Write out all the material exactly. Leave nothing out.

═════ INFORMATION PROVIDED

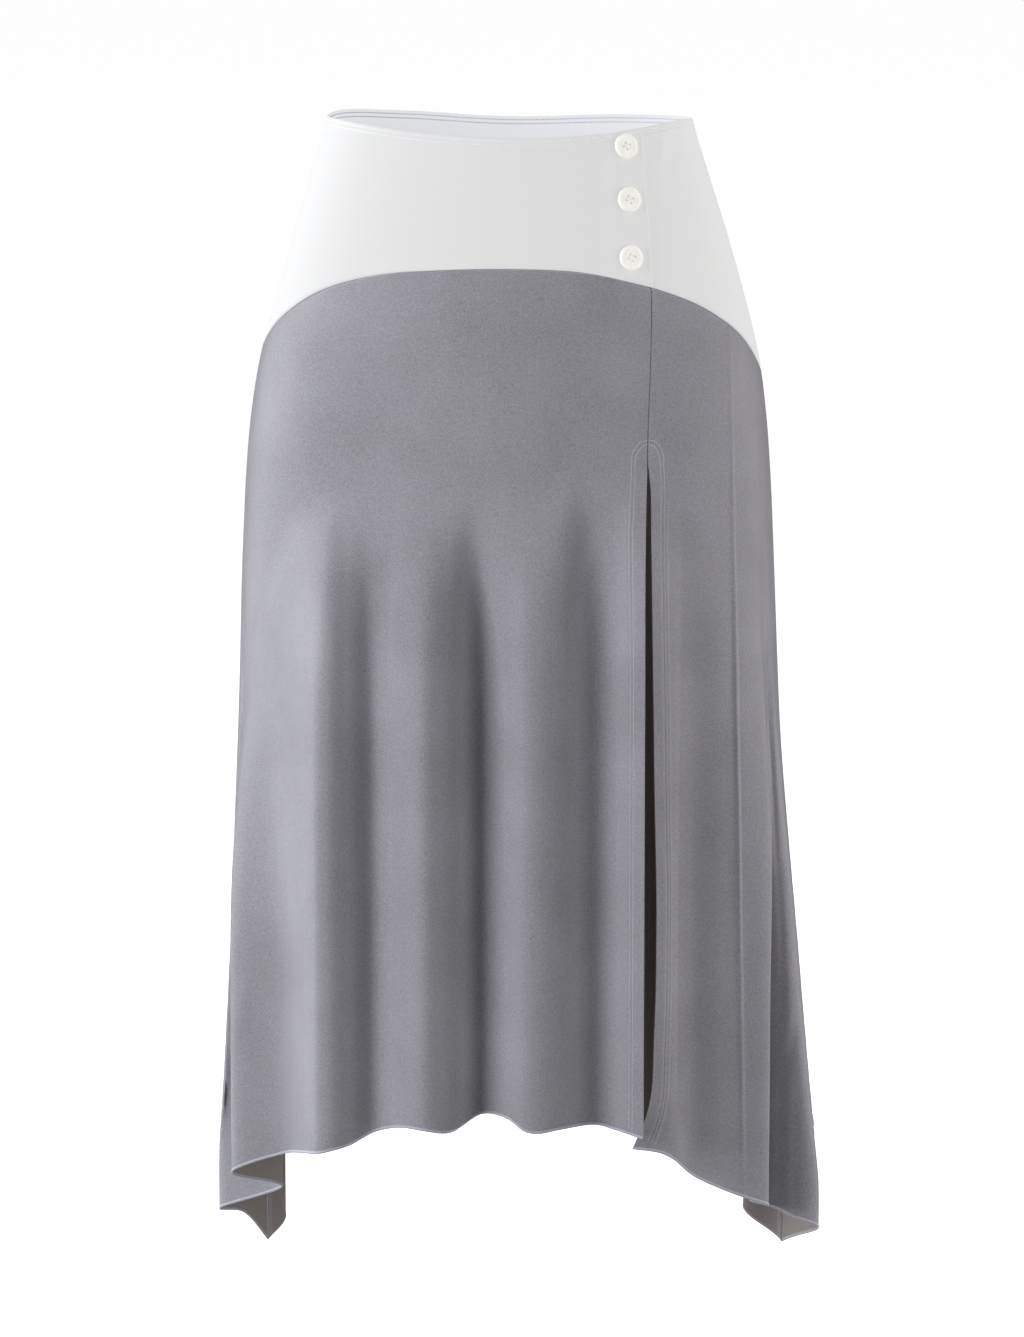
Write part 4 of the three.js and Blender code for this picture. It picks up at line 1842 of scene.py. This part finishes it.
    def build(self, wardrobe: Wardrobe) -> None:
        """Models one button and its thread, and copies them to their places.

        Args:
            wardrobe: where the materials come from.
        """
        samples = {
            "": (self._disc(), IVORY_RESIN, Slot.IVORY, 35),
            "_thread": (self._knot(), BUTTON_THREAD, Slot.WHITE, 60),
            "_shaded_shanks": (self._shaded_shanks(), SHADED_THREAD, Slot.WHITE, 60),
        }
        for place in self.places:
            seat = self._seat(place)
            for suffix, (sample, finish, slot, smooth_angle) in samples.items():
                piece = bpy.data.objects.new(place.name + suffix, sample.data.copy())
                bpy.context.scene.collection.objects.link(piece)
                piece.data.transform(seat)
                piece.data.materials.clear()
                piece.data.materials.append(wardrobe.get(finish))
                Bench.pick(piece)
                bpy.ops.object.shade_smooth_by_angle(angle=math.radians(smooth_angle))
                hold(piece)
                if not suffix:
                    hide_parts(place.node)
                log.info("%s: %d faces", piece.name, len(piece.data.polygons))
        for sample, *_ in samples.values():
            bpy.data.objects.remove(sample, do_unlink=True)


COOL_LIGHT = (0.985, 0.995, 1.02)
WARM_LIGHT = (1.015, 1.0, 0.985)
LOW_LIGHT = (1.12, 1.0, 0.9)


@dataclass(frozen=True)
class SoftLight:
    """A square soft light that stands round the skirt and points at its middle.

    Attributes:
        name: its name.
        turn: degrees from the front, to the right in the front view.
        rise: degrees above the level of the skirt's middle.
        power: its power in watts.
        colour: its tint.
        distance: how far it stands, in metres.
        size: its side, in metres.
    """

    name: str
    turn: float
    rise: float
    power: float
    colour: Colour = (1.0, 1.0, 1.0)
    distance: float = 3.6
    size: float = 1.6

    AIM = Vector((0.0, 0.0, -0.4))

    def build(self) -> None:
        """Adds the light."""
        data = bpy.data.lights.new(self.name, "AREA")
        data.shape = "SQUARE"
        data.size = self.size
        data.energy = self.power
        data.color = self.colour
        light = bpy.data.objects.new(self.name, data)
        turn = math.radians(self.turn)
        rise = math.radians(self.rise)
        away = Vector((math.sin(turn) * math.cos(rise), -math.cos(turn) * math.cos(rise), math.sin(rise)))
        light.location = self.AIM + away * self.distance
        light.rotation_euler = (-away).to_track_quat("-Z", "Y").to_euler()
        bpy.context.scene.collection.objects.link(light)


@dataclass
class Studio:
    """A plain white studio with soft lights and the camera of the photo's view.

    Attributes:
        floor_height: height of the floor, in metres.
        floor_side: its side, in metres.
        ambient: strength of the light from all round.
        lights: the soft lights.
        camera_place: where the camera stands, in metres.
        camera_tilt: degrees that it looks down.
        millimetres_per_pixel: size of a pixel of the photo at the middle of the skirt.
        image_height: height of the photo in pixels.
        sensor: the camera's sensor, in millimetres.
    """

    floor_height: float = -1.12
    floor_side: float = 60.0
    ambient: float = 0.1
    lights: tuple[SoftLight, ...] = (
        SoftLight("rim_left", -118, 8, 118.0, COOL_LIGHT),
        SoftLight("key_left", -54, 17, 153.0, COOL_LIGHT),
        SoftLight("low_front", 0, -45, 27.0, LOW_LIGHT),
        SoftLight("rim_right", 98, 8, 84.0, WARM_LIGHT),
        SoftLight("fill_right", 62, 2, 56.0, WARM_LIGHT),
    )
    camera_place: tuple[float, float, float] = (0.00148, -4.6, 0.4)
    camera_tilt: float = 10.06
    millimetres_per_pixel: float = 0.74
    image_height: int = 1337
    sensor: float = 36.0

    def build(self) -> None:
        """Sets up the world, floor, lights and camera."""
        self._world()
        self._floor()
        for light in self.lights:
            light.build()
        self._camera()

    def _world(self) -> None:
        """Surrounds the scene with white, which lights it softly."""
        world = bpy.data.worlds.new("white surround")
        bpy.context.scene.world = world
        world.use_nodes = True
        tree = NodeTree(world.node_tree)
        seen = tree.add("ShaderNodeLightPath").outputs["Is Camera Ray"]
        strength = tree.maths("ADD", tree.maths("MULTIPLY", seen, 1 - self.ambient), self.ambient)
        white = tree.add("ShaderNodeBackground", {"Color": (1.0, 1.0, 1.0, 1.0), "Strength": strength})
        tree.add("ShaderNodeOutputWorld", {0: white.outputs[0]})
        bpy.context.scene.view_settings.view_transform = "Standard"

    def _floor(self) -> None:
        """Lays the pale floor, well below the hem, as a wearer would stand."""
        half = self.floor_side / 2 / MM
        z = self.floor_height / MM
        corners = [(-half, -half, z), (half, -half, z), (half, half, z), (-half, half, z)]
        floor = mesh_object("floor", np.array(corners), [[0, 1, 2, 3]], smooth=False)
        material, tree = new_material("pale_floor")
        matt = tree.add("ShaderNodeBsdfDiffuse", {"Color": (0.86, 0.86, 0.86, 1.0)})
        glow = tree.add("ShaderNodeEmission", {"Color": (1.0, 1.0, 1.0, 1.0), "Strength": 0.9})
        both = tree.add("ShaderNodeAddShader", {0: matt.outputs[0], 1: glow.outputs[0]})
        tree.add("ShaderNodeOutputMaterial", {0: both.outputs[0]})
        floor.data.materials.append(material)
        floor.visible_diffuse = False

    def _camera(self) -> None:
        """Places the camera at the photo's distance, height and tilt."""
        data = bpy.data.cameras.new("camera")
        focal_pixels = -self.camera_place[1] / MM / self.millimetres_per_pixel
        data.sensor_width = self.sensor
        data.lens = focal_pixels * self.sensor / self.image_height
        data.clip_end = 200.0
        camera = bpy.data.objects.new("camera", data)
        camera.location = self.camera_place
        camera.rotation_euler = (math.radians(90 - self.camera_tilt), 0.0, 0.0)
        bpy.context.scene.collection.objects.link(camera)
        bpy.context.scene.camera = camera


def main() -> None:
    """Builds the skirt and its studio."""
    logging.basicConfig(level=logging.INFO, format="%(message)s")
    wardrobe = Wardrobe()
    Yoke().build(wardrobe)
    SkirtCloth().build(wardrobe)
    ButtonSet().build(wardrobe)
    Studio().build()


if __name__ == "__main__":
    main()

══════════

§ **FINISHED TASK**:
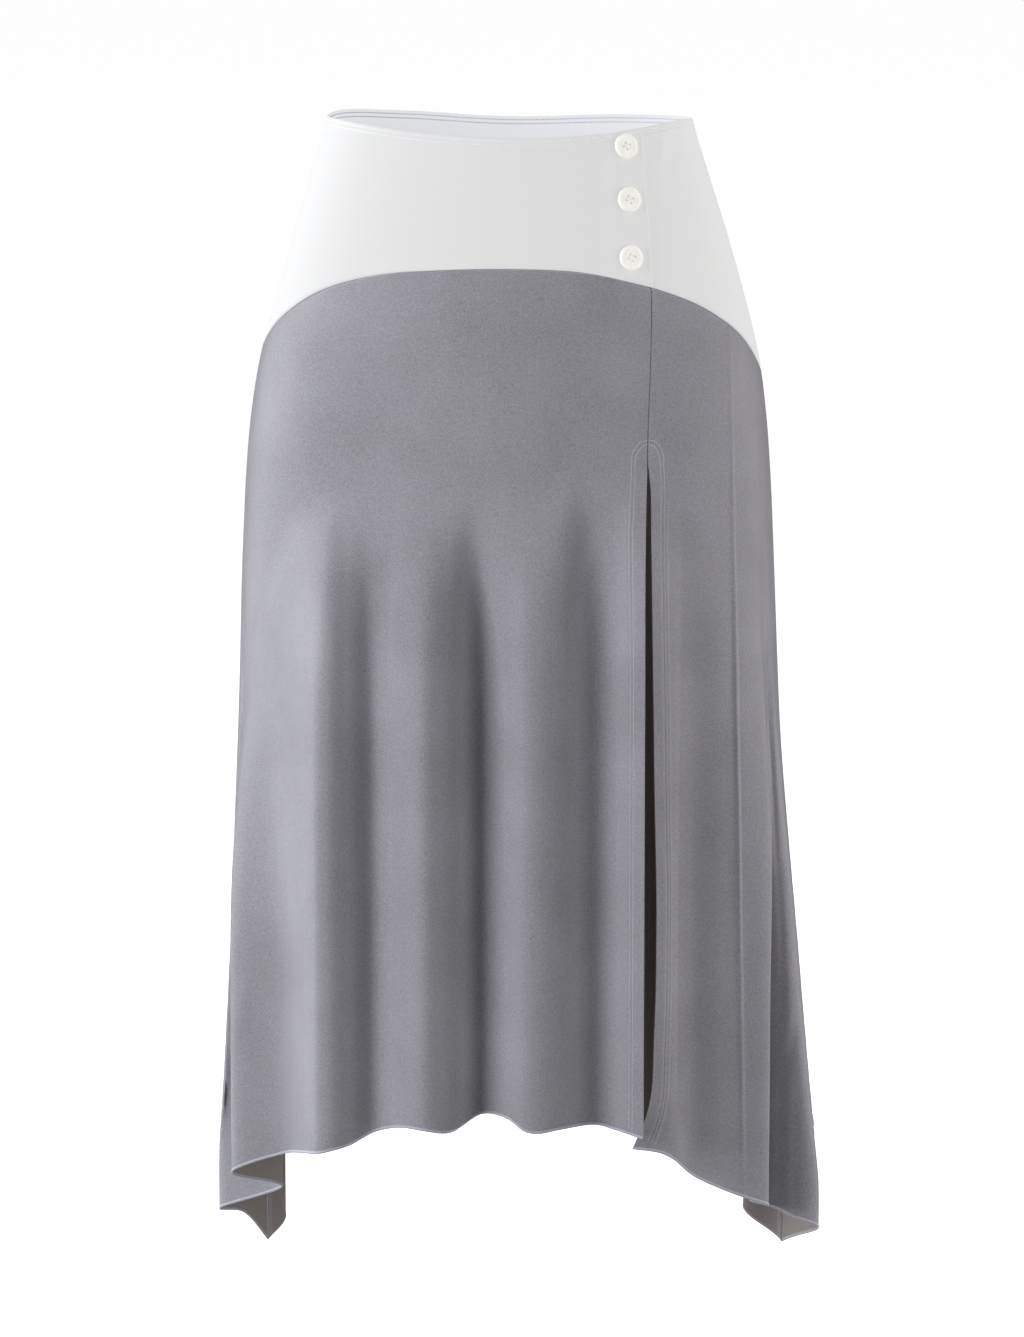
Write part 4 of the three.js and Blender code for this picture. It picks up at line 1842 of scene.py. This part finishes it.
    def build(self, wardrobe: Wardrobe) -> None:
        """Models one button and its thread, and copies them to their places.

        Args:
            wardrobe: where the materials come from.
        """
        samples = {
            "": (self._disc(), IVORY_RESIN, Slot.IVORY, 35),
            "_thread": (self._knot(), BUTTON_THREAD, Slot.WHITE, 60),
            "_shaded_shanks": (self._shaded_shanks(), SHADED_THREAD, Slot.WHITE, 60),
        }
        for place in self.places:
            seat = self._seat(place)
            for suffix, (sample, finish, slot, smooth_angle) in samples.items():
                piece = bpy.data.objects.new(place.name + suffix, sample.data.copy())
                bpy.context.scene.collection.objects.link(piece)
                piece.data.transform(seat)
                piece.data.materials.clear()
                piece.data.materials.append(wardrobe.get(finish))
                Bench.pick(piece)
                bpy.ops.object.shade_smooth_by_angle(angle=math.radians(smooth_angle))
                hold(piece)
                if not suffix:
                    hide_parts(place.node)
                log.info("%s: %d faces", piece.name, len(piece.data.polygons))
        for sample, *_ in samples.values():
            bpy.data.objects.remove(sample, do_unlink=True)


COOL_LIGHT = (0.985, 0.995, 1.02)
WARM_LIGHT = (1.015, 1.0, 0.985)
LOW_LIGHT = (1.12, 1.0, 0.9)


@dataclass(frozen=True)
class SoftLight:
    """A square soft light that stands round the skirt and points at its middle.

    Attributes:
        name: its name.
        turn: degrees from the front, to the right in the front view.
        rise: degrees above the level of the skirt's middle.
        power: its power in watts.
        colour: its tint.
        distance: how far it stands, in metres.
        size: its side, in metres.
    """

    name: str
    turn: float
    rise: float
    power: float
    colour: Colour = (1.0, 1.0, 1.0)
    distance: float = 3.6
    size: float = 1.6

    AIM = Vector((0.0, 0.0, -0.4))

    def build(self) -> None:
        """Adds the light."""
        data = bpy.data.lights.new(self.name, "AREA")
        data.shape = "SQUARE"
        data.size = self.size
        data.energy = self.power
        data.color = self.colour
        light = bpy.data.objects.new(self.name, data)
        turn = math.radians(self.turn)
        rise = math.radians(self.rise)
        away = Vector((math.sin(turn) * math.cos(rise), -math.cos(turn) * math.cos(rise), math.sin(rise)))
        light.location = self.AIM + away * self.distance
        light.rotation_euler = (-away).to_track_quat("-Z", "Y").to_euler()
        bpy.context.scene.collection.objects.link(light)


@dataclass
class Studio:
    """A plain white studio with soft lights and the camera of the photo's view.

    Attributes:
        floor_height: height of the floor, in metres.
        floor_side: its side, in metres.
        ambient: strength of the light from all round.
        lights: the soft lights.
        camera_place: where the camera stands, in metres.
        camera_tilt: degrees that it looks down.
        millimetres_per_pixel: size of a pixel of the photo at the middle of the skirt.
        image_height: height of the photo in pixels.
        sensor: the camera's sensor, in millimetres.
    """

    floor_height: float = -1.12
    floor_side: float = 60.0
    ambient: float = 0.1
    lights: tuple[SoftLight, ...] = (
        SoftLight("rim_left", -118, 8, 118.0, COOL_LIGHT),
        SoftLight("key_left", -54, 17, 153.0, COOL_LIGHT),
        SoftLight("low_front", 0, -45, 27.0, LOW_LIGHT),
        SoftLight("rim_right", 98, 8, 84.0, WARM_LIGHT),
        SoftLight("fill_right", 62, 2, 56.0, WARM_LIGHT),
    )
    camera_place: tuple[float, float, float] = (0.00148, -4.6, 0.4)
    camera_tilt: float = 10.06
    millimetres_per_pixel: float = 0.74
    image_height: int = 1337
    sensor: float = 36.0

    def build(self) -> None:
        """Sets up the world, floor, lights and camera."""
        self._world()
        self._floor()
        for light in self.lights:
            light.build()
        self._camera()

    def _world(self) -> None:
        """Surrounds the scene with white, which lights it softly."""
        world = bpy.data.worlds.new("white surround")
        bpy.context.scene.world = world
        world.use_nodes = True
        tree = NodeTree(world.node_tree)
        seen = tree.add("ShaderNodeLightPath").outputs["Is Camera Ray"]
        strength = tree.maths("ADD", tree.maths("MULTIPLY", seen, 1 - self.ambient), self.ambient)
        white = tree.add("ShaderNodeBackground", {"Color": (1.0, 1.0, 1.0, 1.0), "Strength": strength})
        tree.add("ShaderNodeOutputWorld", {0: white.outputs[0]})
        bpy.context.scene.view_settings.view_transform = "Standard"

    def _floor(self) -> None:
        """Lays the pale floor, well below the hem, as a wearer would stand."""
        half = self.floor_side / 2 / MM
        z = self.floor_height / MM
        corners = [(-half, -half, z), (half, -half, z), (half, half, z), (-half, half, z)]
        floor = mesh_object("floor", np.array(corners), [[0, 1, 2, 3]], smooth=False)
        material, tree = new_material("pale_floor")
        matt = tree.add("ShaderNodeBsdfDiffuse", {"Color": (0.86, 0.86, 0.86, 1.0)})
        glow = tree.add("ShaderNodeEmission", {"Color": (1.0, 1.0, 1.0, 1.0), "Strength": 0.9})
        both = tree.add("ShaderNodeAddShader", {0: matt.outputs[0], 1: glow.outputs[0]})
        tree.add("ShaderNodeOutputMaterial", {0: both.outputs[0]})
        floor.data.materials.append(material)
        floor.visible_diffuse = False

    def _camera(self) -> None:
        """Places the camera at the photo's distance, height and tilt."""
        data = bpy.data.cameras.new("camera")
        focal_pixels = -self.camera_place[1] / MM / self.millimetres_per_pixel
        data.sensor_width = self.sensor
        data.lens = focal_pixels * self.sensor / self.image_height
        data.clip_end = 200.0
        camera = bpy.data.objects.new("camera", data)
        camera.location = self.camera_place
        camera.rotation_euler = (math.radians(90 - self.camera_tilt), 0.0, 0.0)
        bpy.context.scene.collection.objects.link(camera)
        bpy.context.scene.camera = camera


def main() -> None:
    """Builds the skirt and its studio."""
    logging.basicConfig(level=logging.INFO, format="%(message)s")
    wardrobe = Wardrobe()
    Yoke().build(wardrobe)
    SkirtCloth().build(wardrobe)
    ButtonSet().build(wardrobe)
    Studio().build()


if __name__ == "__main__":
    main()